I’m far from an expert in marketing. But the problem, I would suggest, is one of price. Cava in the UK is seen as “affordable” and “cheap”, both admirable qualities in themselves but hardly helpful for a sparkling wine.

“I reckon part of the image problem in the UK is that you often get cheap/own brand cava reduced to about £4.99, while prosecco is seen as higher-end and is almost never below £6.99,” another friend explains.

And this is reflected in stores: I recently tried to buy a bottle of good cava in a London supermarket, only to find some rather dusty looking bottles on the end of a shelf, hanging around apologetically like a 16th Century serf while the champagne lorded it behind the counter. Needless to say, I left without cava.

This problem, to be fair, is something the government here has already noted.
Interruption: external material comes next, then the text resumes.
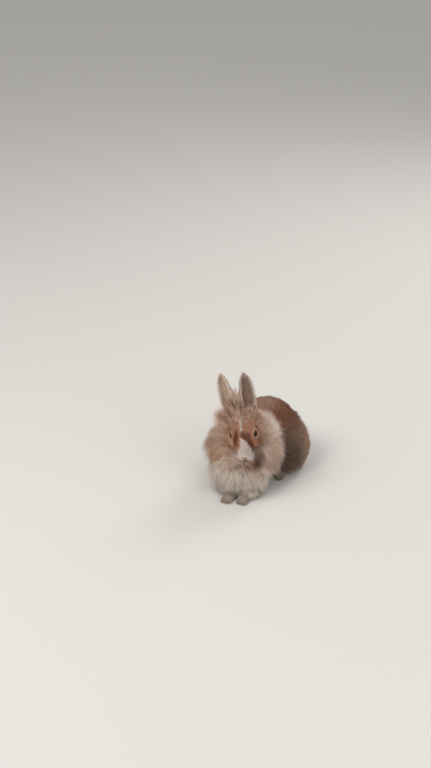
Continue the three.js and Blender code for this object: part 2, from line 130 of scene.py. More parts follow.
def towards(x, y, z):
    """The direction with these shares along the axes."""
    return unit(np.array((x, y, z), float))


def degrees_from(directions, axis):
    """The angle of unit directions from an axis: the arc cosine of their product."""
    return np.degrees(np.arccos(np.clip(directions @ axis, -1, 1)))


def step(low, high, values):
    """0 below low, 1 above high, and 3t^2 - 2t^3 of the share t between them."""
    share = np.clip((values - low) / (high - low), 0, 1)
    return share * share * (3 - 2 * share)


def flat(vectors, normals):
    """The part of each vector that lies in the surface whose normal is given."""
    return vectors - normals * np.sum(vectors * normals, axis=-1, keepdims=True)


# Forms: how far points lie outside each one


def egg(points, centre, radii, turn=np.eye(3)):
    """Near an ellipsoid: k(k - 1) / |gradient of k|, where k is the point's distance from the
    centre measured in the half-axes."""
    near = ((points - np.asarray(centre, float)) @ turn) / radii
    share = np.linalg.norm(near, axis=-1)
    slope = np.linalg.norm(near / radii, axis=-1)
    return share * (share - 1) / np.maximum(slope, 1e-6)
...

In January Miguel Arias Cañete, the minister for agriculture, food and the environment, said that cava should not be positioned as a “cheap product”, adding, “We already export volume, now we have to export price.”

To do this successfully, though, cava companies need to change people’s perceptions of the wine and this is no small task. We need posh cava, deluxe cava, snobby cava, even: appeal to people’s sense of prevention and one uppery.

Get cava in the best restaurants; get it on TV; get it visible, standing out proudly on supermarket shelves rather than skulking at the back like a lapsed pervert. Have a cava festival in London and show off the different brands of cava: cava and fish; cava and cheese; cava and chocolate; cava for breakfast. We need cava with everything, in other words, just like good Catalans.

Why not find some cava champions: Ferran Adrià, for example, was named Cofrade de Honor del Cava (essentially member of the brotherhood of cava, something I’d certainly like on my business card) in 2009 and is a globally renowned chef. Or how about Gerard Piqué, who’s not only a great footballer but young, good looking and married to a pop star?

Changing the perception of cava might be difficult. But why shouldn’t the cava makers think big?

After all, we don’t see Barcelona as a cheap alternative to Paris. So why should cava genuflect before champagne?